We also applaud and appreciate the important proposals to overhaul bail and discovery and to improve jail and prison conditions. These important reforms will restore fairness to our criminal justice system, support New Yorkers who are returning to their communities from incarceration and reduce historic and discriminatory inequities that have caused disproportionate harm to low-income New Yorkers. Reentry programs have been proven to reduce recidivism, are cost-effective investments that strengthen communities by helping individuals rebuild their lives and contribute to society.

The Legal Action Center looks forward to working with the Governor and the Legislature to enact these necessary reforms, which will improve the health and well-being of New Yorkers and their communities.

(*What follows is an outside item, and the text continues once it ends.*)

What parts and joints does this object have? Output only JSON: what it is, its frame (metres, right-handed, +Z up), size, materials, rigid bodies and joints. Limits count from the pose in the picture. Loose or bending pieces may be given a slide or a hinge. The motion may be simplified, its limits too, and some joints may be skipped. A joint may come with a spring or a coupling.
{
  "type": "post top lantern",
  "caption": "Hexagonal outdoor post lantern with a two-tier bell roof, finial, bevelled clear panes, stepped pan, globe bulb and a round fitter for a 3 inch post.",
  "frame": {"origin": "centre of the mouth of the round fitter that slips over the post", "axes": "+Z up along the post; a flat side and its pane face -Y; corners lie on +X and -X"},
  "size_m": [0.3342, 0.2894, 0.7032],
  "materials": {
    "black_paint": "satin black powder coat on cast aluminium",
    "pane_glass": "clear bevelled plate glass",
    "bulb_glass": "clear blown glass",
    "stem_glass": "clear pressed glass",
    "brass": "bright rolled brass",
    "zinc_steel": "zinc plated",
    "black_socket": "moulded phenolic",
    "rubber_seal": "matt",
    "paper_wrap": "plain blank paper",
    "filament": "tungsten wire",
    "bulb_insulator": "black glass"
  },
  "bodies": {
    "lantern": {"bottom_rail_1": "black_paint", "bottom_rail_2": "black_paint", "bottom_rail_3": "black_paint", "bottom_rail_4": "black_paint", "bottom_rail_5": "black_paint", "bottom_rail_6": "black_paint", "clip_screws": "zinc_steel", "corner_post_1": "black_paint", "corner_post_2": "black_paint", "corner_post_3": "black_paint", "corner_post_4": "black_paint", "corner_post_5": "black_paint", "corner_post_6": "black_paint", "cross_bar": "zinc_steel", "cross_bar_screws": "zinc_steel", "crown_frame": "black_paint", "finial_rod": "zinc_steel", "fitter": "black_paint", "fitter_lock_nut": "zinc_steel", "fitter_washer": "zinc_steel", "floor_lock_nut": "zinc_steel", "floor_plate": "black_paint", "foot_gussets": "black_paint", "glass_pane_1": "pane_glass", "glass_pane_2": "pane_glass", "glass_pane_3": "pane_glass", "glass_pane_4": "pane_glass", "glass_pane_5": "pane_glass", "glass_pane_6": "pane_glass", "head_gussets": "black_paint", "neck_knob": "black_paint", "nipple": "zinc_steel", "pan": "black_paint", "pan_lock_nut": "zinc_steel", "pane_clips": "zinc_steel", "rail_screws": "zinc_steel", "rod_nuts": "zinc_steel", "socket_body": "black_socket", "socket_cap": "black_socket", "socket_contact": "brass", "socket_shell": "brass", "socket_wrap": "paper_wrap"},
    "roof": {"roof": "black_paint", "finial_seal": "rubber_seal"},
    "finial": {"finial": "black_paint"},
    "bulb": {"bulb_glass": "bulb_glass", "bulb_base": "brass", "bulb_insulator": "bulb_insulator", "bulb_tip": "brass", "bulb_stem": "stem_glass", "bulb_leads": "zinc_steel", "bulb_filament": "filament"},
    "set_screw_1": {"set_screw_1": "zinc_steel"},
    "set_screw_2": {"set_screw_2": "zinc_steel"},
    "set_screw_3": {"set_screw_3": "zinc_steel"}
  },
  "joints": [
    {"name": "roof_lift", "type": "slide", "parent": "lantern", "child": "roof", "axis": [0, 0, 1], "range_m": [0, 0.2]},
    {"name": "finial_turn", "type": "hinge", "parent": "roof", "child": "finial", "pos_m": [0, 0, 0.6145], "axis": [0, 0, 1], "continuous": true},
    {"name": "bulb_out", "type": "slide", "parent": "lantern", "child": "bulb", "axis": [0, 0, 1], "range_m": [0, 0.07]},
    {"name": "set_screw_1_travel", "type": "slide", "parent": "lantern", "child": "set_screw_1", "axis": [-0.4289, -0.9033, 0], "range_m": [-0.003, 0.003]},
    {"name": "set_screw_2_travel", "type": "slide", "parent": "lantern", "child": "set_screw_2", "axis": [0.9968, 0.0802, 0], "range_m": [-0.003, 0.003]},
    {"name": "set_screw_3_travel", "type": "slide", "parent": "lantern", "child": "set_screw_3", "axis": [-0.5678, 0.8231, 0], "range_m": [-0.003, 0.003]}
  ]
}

Addressing the Opioid Crisis and other Substance Use Disorders 

Governor Cuomo’s comprehensive package of proposals to combat the addiction epidemic outlined in the State of the State will build on New York’s already robust record of ground-breaking national leadership in response to the opioid crisis. LAC strongly supports the Governor’s proposals and looks forward to working with him and the Legislature to enact them. The imperative to do so is clear and urgent. New York State is in the midst of an unprecedented and destructive opioid epidemic. Last year, over 3000 New Yorkers died of an opioid overdose; countless others are struggling with the disease; and myriad families across the State have been devastated. As Governor Cuomo noted in yesterday’s address, drug overdoses are now the leading cause of death for Americans under 50 years of age.

LAC also strongly supports Governor Cuomo’s plans to build on New York’s groundbreaking 2014 and 2016 reforms by enacting legislation to reduce insurance barriers that limit access to outpatient care. These discriminatory barriers to care limit New Yorkers’ access to the addiction treatment that they need and to which they are entitled under state and federal Parity Laws.

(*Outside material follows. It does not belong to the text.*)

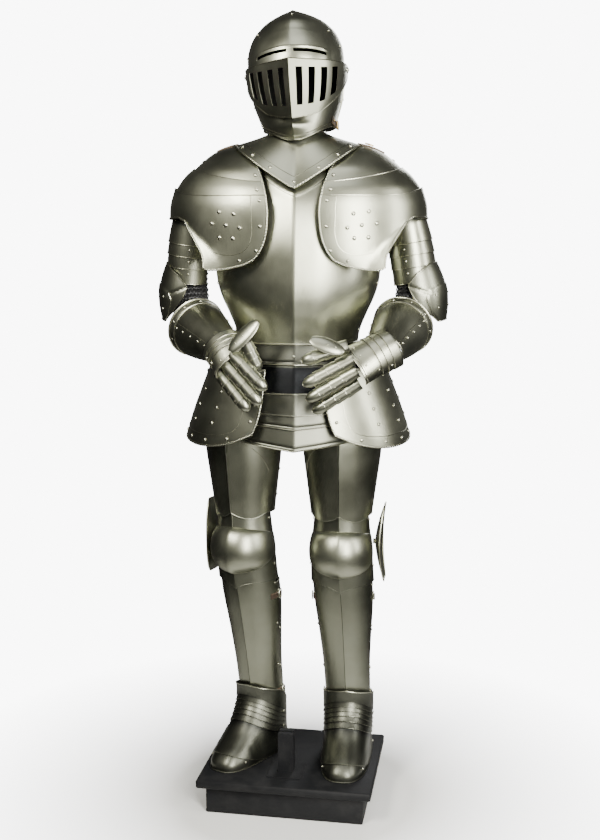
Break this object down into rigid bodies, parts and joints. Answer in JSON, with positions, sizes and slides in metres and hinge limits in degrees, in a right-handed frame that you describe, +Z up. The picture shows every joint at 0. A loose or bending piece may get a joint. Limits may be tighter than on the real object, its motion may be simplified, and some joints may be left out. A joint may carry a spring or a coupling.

We look forward to the Governor’s budget proposals. As we continue to see rising death rates from opioids across the State and nationally, it is critical that funding to combat this public health emergency be commensurate with the scale of the problem. Despite the declaration of a national public emergency, the federal government has provided no new funding. New York State should continue to lead the nation in reversing the trend of opioid addiction and death by providing adequate additional resources to ensure access to the full spectrum of life-saving prevention, treatment and recovery services, as well as education and assistance for people in need of care and their families and friends.


Established in 1973, the Legal Action Center is the only non-profit law and policy organization in the United States whose sole mission is to fight discrimination against people with histories of addiction, HIV/AIDS, or criminal records, and to advocate for sound public policies in these areas.